Multivariant Covid vaccine booster shows promise, early data suggests
A COVID-19 vaccine booster aimed at tackling multiple coronavirus variants shows promise in inducing a comprehensive immune response, early data suggests
A COVID-19 vaccine booster aimed at tackling multiple coronavirus variants shows promise in inducing a comprehensive immune response, early data suggests.
The initial phase one clinical data shows the vaccine has strong levels of neutralising antibodies, similar to approved mRNA vaccines, but at up to a 10-fold lower dose in the first 10 individuals.
The yet-to-be peer-reviewed results also show the vaccine, being trialled with the anticipated involvement of 20 people aged 60 and over, was generally safe and well-tolerated.
The trials are being conducted by US-based biotechnology company Gritstone bio in collaboration with the University of Manchester and Manchester University NHS Foundation Trust.
The self-amplifying mRNA second generation SARS-CoV-2 vaccine -- or samRNA -- delivers antigens from both spike and non-spike proteins.
The spike protein is used by the SARS-CoV-2 virus to enter and infect human cells, and is a target of most currently used vaccines.
The samRNA vaccine also produced broad CD8+ T cell responses against targets from SARS-CoV-2 viral proteins and boosted spike-specific T cells.
T-cells are part of the immune system, and form the second line of defence beyond antibodies.
Based on the results, the trial is now being expanded to 120 people, potentially enabling more rapid advancement into a later stage trial.

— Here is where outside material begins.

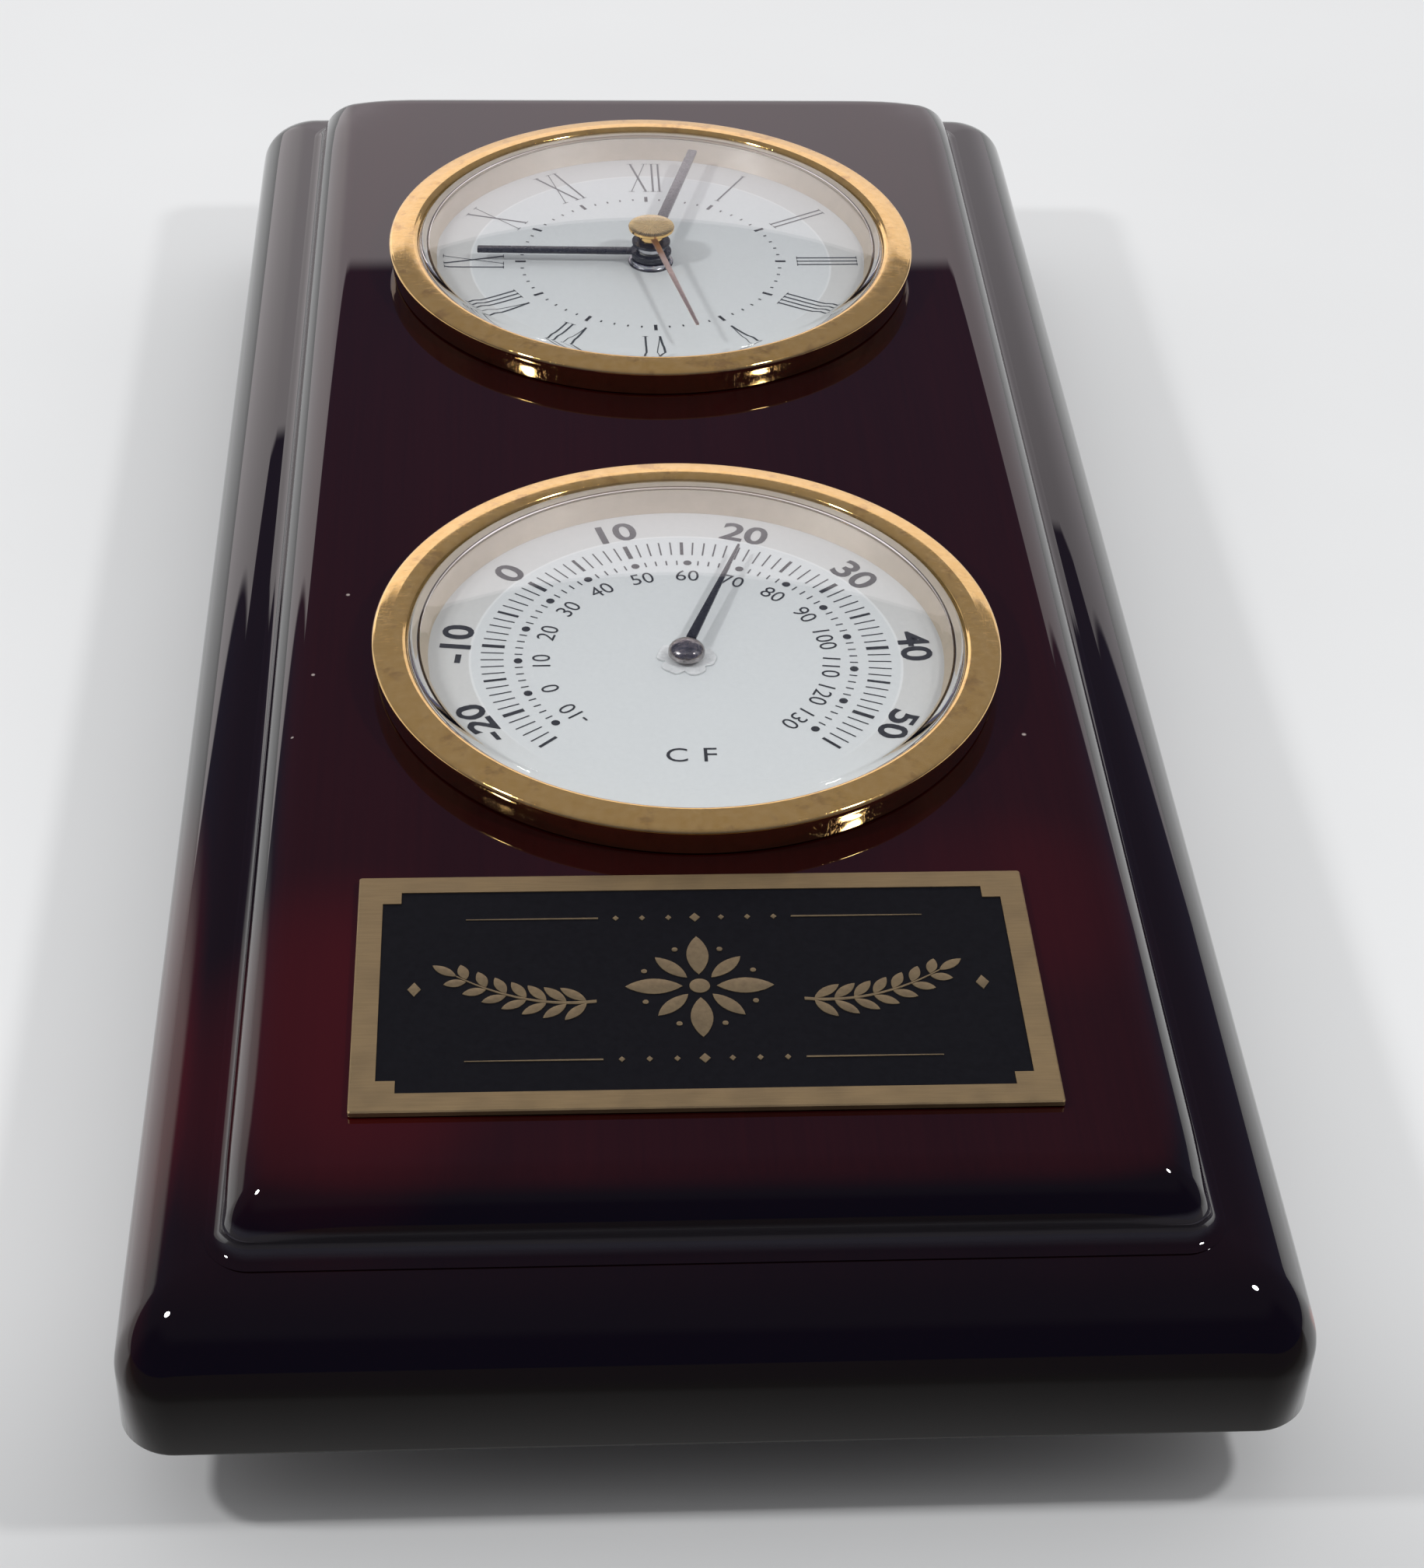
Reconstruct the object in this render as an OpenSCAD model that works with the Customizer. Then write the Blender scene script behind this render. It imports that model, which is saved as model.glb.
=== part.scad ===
// Clock and thermometer plaque: two wooden tiers with a quartz clock insert, a dial
// thermometer insert and a nameplate, lying on its back. X is across, +Y is the top
// end of the plaque, +Z is out of the dials. The origin is under the middle of the
// plaque, on the surface that it rests on.

/* [Wooden tiers] */
// Width of the base tier
base_w = 126.8; // [118:0.1:140]
// Height of the base tier, along Y
base_h = 278.8; // [240:0.1:300]
// Thickness of the base tier
base_t = 18.5; // [17.5:0.1:24]
// Corner radius of the base tier, seen from the front
base_corner_r = 6; // [2:0.1:14]
// Radius of the round along the base tier's front edge
base_edge_r = 10; // [2:0.1:10.4]
// Width of the step from the base tier to the front panel
tier_step = 11.4; // [10.4:0.1:14]
// Thickness of the front panel
panel_t = 7.2; // [5:0.1:10]
// Corner radius of the front panel, seen from the front
panel_corner_r = 3; // [1:0.1:8]
// Radius of the round along the front panel's edge
panel_edge_r = 4.4; // [1:0.1:4.8]

/* [Feet and hanger] */
// Height of a rubber foot
foot_h = 11; // [9:0.5:16]
// Diameter of a foot where it meets the board
foot_d = 18; // [14:0.5:22]
// Distance from the board's edges to the middle of a foot
foot_inset = 27; // [22:0.5:27.5]
// Width of the keyhole hanger plate
hanger_w = 46; // [42:0.5:60]
// Height of the keyhole hanger plate
hanger_h = 17; // [15:0.5:20]
// Thickness of the keyhole hanger plate
hanger_t = 1.2; // [0.8:0.1:2]
// Radius of the keyhole's round end
keyhole_r = 4.5; // [4:0.1:5]
// Width of the keyhole's slot
keyhole_slot_w = 4.6; // [3.6:0.1:5.4]

/* [Inserts] */
// Diameter of an insert's bezel
bezel_d = 79.4; // [78.6:0.1:84]
// Height of a bezel above the front panel
bezel_h = 4.1; // [4:0.1:5.5]
// How far a bezel reaches past the bore that takes its insert
bezel_reach = 3.2; // [2.7:0.1:3.4]
// Depth of an insert's case behind the front panel's face
case_depth = 18.7; // [18.5:0.1:22]
// Share of the panel's free height that lies above the clock
clock_gap_share = 0.3282; // [0.15:0.0001:0.34]
// Share of the panel's free height between the clock and the thermometer
dial_gap_share = 0.3963; // [0.3:0.0001:0.5]
// Share of the panel's free height between the thermometer and the nameplate
plate_gap_share = 0.0663; // [0.02:0.0001:0.15]
// Sideways place of the thermometer's centre
thermo_x = 0.6; // [-2:0.1:2]
// Height of the lens above its bezel
lens_rise = 3.9; // [3:0.1:6]
// Thickness of the lens
lens_t = 1.2; // [0.8:0.1:1.5]

/* [Nameplate] */
// Width of the nameplate
plate_w = 76.5; // [60:0.5:90]
// Height of the nameplate
plate_h = 38.4; // [24:0.2:42]
// Thickness of the nameplate
plate_t = 0.7; // [0.5:0.1:1.5]
// Width of the nameplate's border
border_w = 2.8; // [1.5:0.1:4]
// Sideways place of the nameplate's centre
plate_x = -0.9; // [-3:0.1:3]

/* [Clock] */
// Hour that the clock shows
shown_hour = 9; // [0:1:11]
// Minute that the clock shows
shown_minute = 2; // [0:1:59]
// Second that the clock shows
shown_second = 28; // [0:1:59]
// Gap from the hour hand's tip to the spacer ring
hour_tip_gap = 6.7; // [3:0.1:16]
// Gap from the minute hand's tip to the spacer ring
minute_tip_gap = 2.8; // [1:0.1:12]
// Gap from the second hand's tip to the spacer ring
second_tip_gap = 5.5; // [1:0.1:16]
// Width of the hour hand and the minute hand
hand_w = 1.7; // [1:0.1:2.4]
// Diameter of the cap on the second hand
hand_cap_d = 6.9; // [5:0.1:9]

/* [Thermometer] */
// Temperature that the thermometer shows, in degrees Celsius
shown_celsius = 20.4; // [-20:0.1:50]
// Degrees of turn for each degree Celsius
turn_per_celsius = 3.375; // [3:0.005:3.5]
// Gap from the pointer's tip to the spacer ring
pointer_tip_gap = 9.1; // [3:0.1:16]
// Diameter of the pointer's hub
pointer_hub_d = 4.66; // [3.6:0.02:6]
// Share of the bracket's half length that the bimetal coil fills
coil_share = 0.59; // [0.45:0.01:0.7]

/* [Hidden] */

$fn = 96;
// One overrun serves every cut, and one sliver every hulled outline
over = 0.5;
sliver = 0.02;
// Radial gap of a shaft in its bearing, and the axial gap beside a turning piece
run_fit = 0.05;
end_gap = 0.1;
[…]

"These initial data with samRNA Covid programme strongly support its unique approach of CD8+ T cell priming and potent neutralising antibody generation with a dose of samRNA potentially up to 10-fold lower than that required for first generation mRNA vaccines," said Professor Andrew Ustianowski from the University of Manchester.
"We are excited to announce the expansion of the footprint of this trial from an initial 20 people to 120 and are looking forward to continuing this work with Gritstone in the clinical development of this promising next generation, T cell enhanced COVID-19 vaccine," said Ustianowski, chief investigator for the study.
The researchers noted that a focus on T cell immunity is an important way to generate the robust and durable immunity that may prevent future SARS-CoV-2 variants from causing severe disease, hospitalisation, and death.
They said the vaccine, as a booster, will elicit strong, durable, and broad immune responses, which may be critical in maintaining protection of vulnerable elderly population who are particularly at risk of hospitalisation and death.
"As we have seen with the Omicron variant, viral surface proteins such as spike are mutating at a high rate, leaving the immunity provided by spike-dedicated vaccines vulnerable to variants containing numerous spike mutations," Andrew Allen, co-founder, President and Chief Executive Officer of Gritstone, said.
"We designed our COVID-19 vaccines to drive broad CD8+ T cell immunity, an additional key layer of protection against viruses," he said.
According to Allen, the vaccine will generate an immune state that may offer more robust clinical protection against current and future SARS-CoV-2 variants and be a first step towards developing a pan-coronavirus vaccine.